What happened next — everyone knows. In the age of terror of the French Revolution, the guillotines worked without a rest. And it did not matter who lay on the bench — a villain or an aristocrat, whose only fault was that he belonged to the nobility. In one day, the executioners contrived to behead a hundred people. Guillotin's descendants had to change their surname to avoid associations with the monstrous practice. Contrary to the popular opinion, the guillotine was a standard instrument of execution not only in France, but also in Germany. In particular, the Nazis executed Musa Jalil in such way. For the last time the execution by guillotine was made rather recently — in 1977, in France. It is believed to be the last execution in Western Europe.
RUSSIAN AVANT-GARDE
ROZHDESTVENSKY Konstantin Ivanovich (1906–1997) With a fan. Mid 1930s. Lead pencil, gouache on paper. 24 × 20.9
There is a title and signature in initials on the back: “With a fan” / KR. The mat covers also conceal a dedicatory inscription addressed to Valentina Andreevna Otkidach-Pazhinskaya (b. 1945), an art historian, member of the USSR Union of Artists and an honored museum worker.

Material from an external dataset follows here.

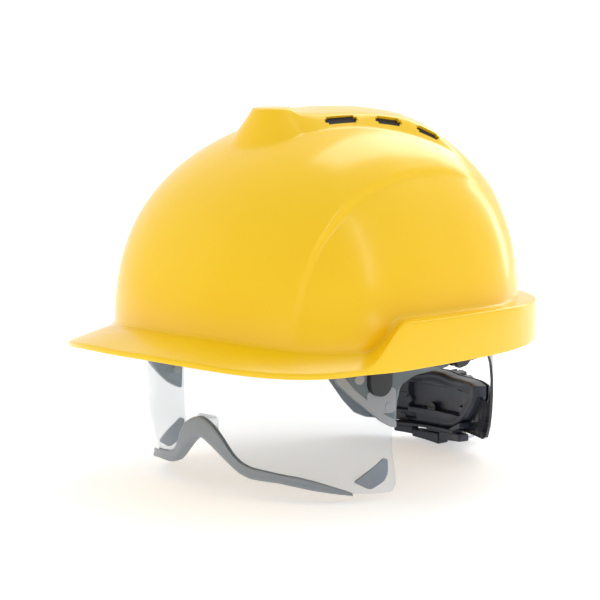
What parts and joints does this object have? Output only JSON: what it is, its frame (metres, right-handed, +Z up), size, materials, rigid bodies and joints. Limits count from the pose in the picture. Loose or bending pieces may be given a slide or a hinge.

Recall that Konstantin Rozhdestvensky is a student of Kazimir Malevich. After the avant-garde was actually banned, he was engaged in the design of large exhibitions, including the design of the pavilion at the World Exhibition in Paris in 1937. Rozhdestvensky became a people's artist and an academician. Many people did not even know about his avant-garde period. It was only towards the end of his life that the study of his avant-garde heritage was undertaken by art critics, and a large exhibition in the Tretyakov Gallery was held ten years after the artist's death.
What we have before us is a Rozhdestvensky of the mid-1930s. The avant-garde was already stopped on the run. And in the country, the criteria of peoplehood, ideology and concreteness are being introduced for art.
The authenticity of the work is confirmed by the conclusion of the expert Olga Glebova.